The DEA says most of the cocaine reaching New England arrives hidden in cars or trucks from the Mexican border, but large-scale traffickers also send small shipments by mail two or three times a week. In Connecticut, the major cities have also served as gateways for drugs bound for western Massachusetts and Vermont, according to Brian Crowell, DEA's assistant agent in charge for Connecticut and Rhode Island.
"It's either going to Puerto Ricans they grew up with in Puerto Rico or they have family connections with so they can apply pressure to people if things go missing and to keep people from cooperating," Crowell said.
Authorities have had some successes catching the smugglers.
In May 2010, Connecticut drug kingpin George Sanchez was sentenced to nearly 28 years in federal prison for his role in a group that shipped drugs from Puerto Rico to homes in Bridgeport via the mail and other courier services.
Federal prosecutors say he smuggled in about two kilograms of cocaine each week by wrapping the drugs inside electronic devices such as video cassette players, clothing and other items. Some of it was processed into crack and supplied to other traffickers in the city, according to the U.S. Attorney's office.

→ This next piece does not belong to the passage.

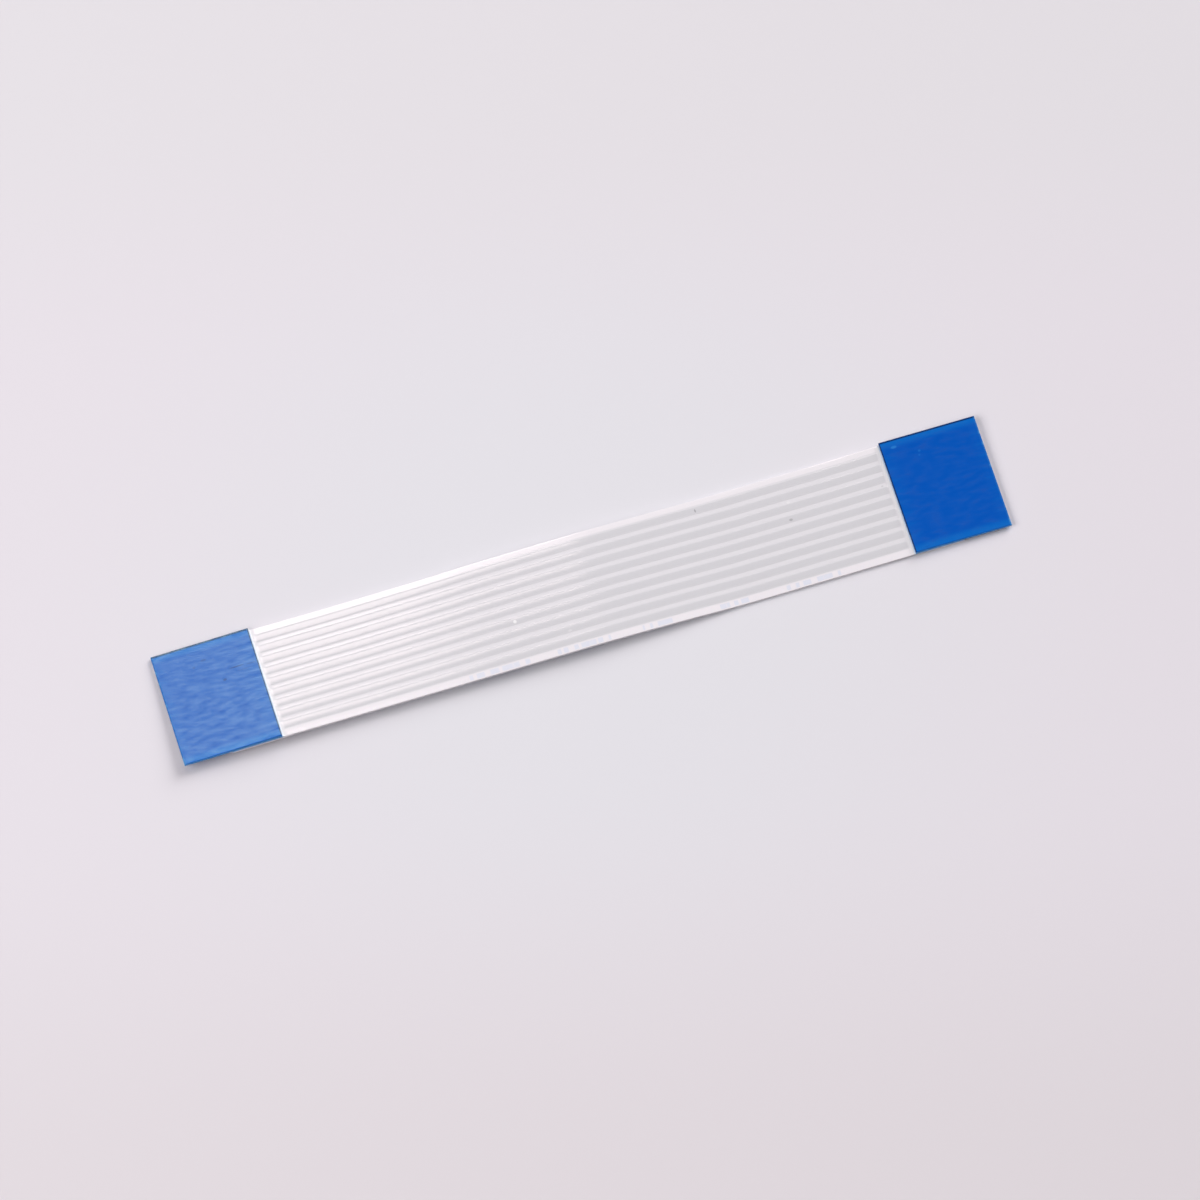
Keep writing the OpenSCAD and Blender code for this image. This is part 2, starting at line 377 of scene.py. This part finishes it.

In Puerto Rico, U.S. agents arrested seven Postal Service workers in September following a DEA investigation, code-named Operation Dirty Eagles. The workers were accused of shipping cocaine and heroin to the U.S. mainland.
The Postal Service's Office of Inspector General, which investigates corruption cases, declined to comment on whether postal workers elsewhere are suspected of cooperating with traffickers.
Vega, one of 13 postal inspectors in Connecticut, was the only one on narcotics duty until another inspector was recently assigned to help him.
"I am busy," he said. "I think we're doing a very good job of at least reducing the amount that is being sent, because we seize quite a bit."
For Vega, who is a Puerto Rico native, one advantage of the job has been regular trips to the island to help with investigations. But the assignments can be bittersweet.
"It bothers me that the island that I still call home has been trampled on and overtaken by the drug trade," he said.